Japanese culture has a long history of suicide, especially when tied to military defeat. Taking one’s life was considered more heroic than defeat. It has even been seen as a morally responsible action. As Ono’s propaganda led men to join the army and to their deaths, and his direct action led to imprisonment of others, it could be plausible that he would be encouraged to commit suicide in atonement.
Ono is also retired; the elderly and retired in Japan are even now at great risk of suicide due to the focus on work as purpose.
Additionally, the ‘Hesitation Bridge’, highlighted at the beginning of the book, is a clearly symbolic suicide landmark.
In the End
A major problem I have with Ishiguro is that when I read his work I’m fascinated and, often, baffled. I don’t so much want to write a book review as a psychological profile.
I want to explore the socio-political context and the multiple layers of metaphor. Reading his work is not so much like unravelling an onion as biting into one.

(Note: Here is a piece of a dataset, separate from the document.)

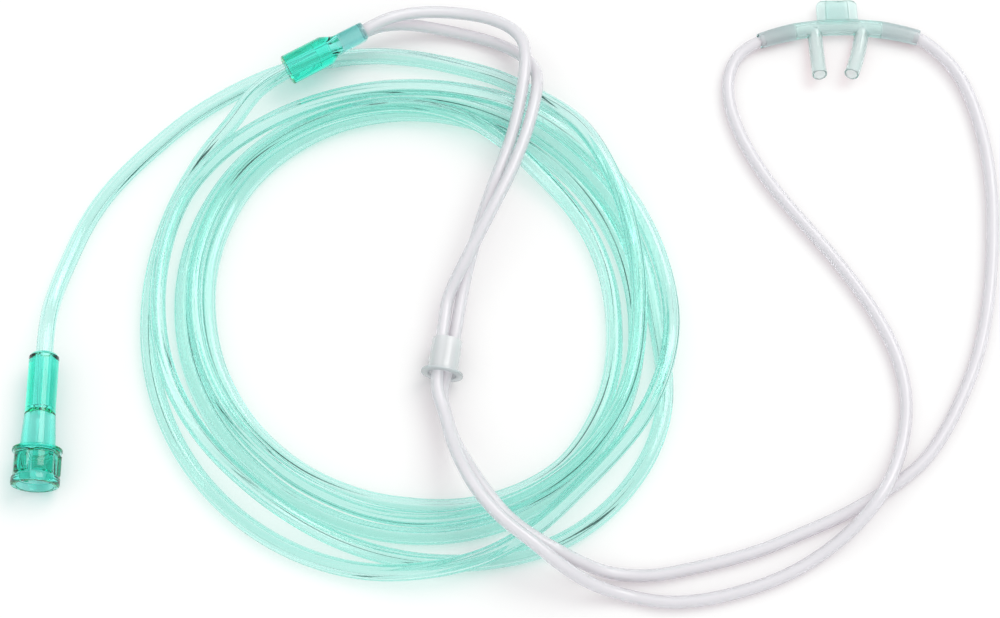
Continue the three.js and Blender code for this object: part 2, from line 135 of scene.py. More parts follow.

Yet his works are beautiful, tender. Like Morrison, close to poetry. They are also typically, wonderful portraits of flawed human beings. Often, actually, terrible human beings. It is only when you reach the end of the novel that you realise Ono was, in effect, a war criminal. That reminder that even the worst flavour of person, is, in fact, still human, can be jarring but necessary.
I recommend you read it. Ideally more than once. Just perhaps don’t expect to understand it.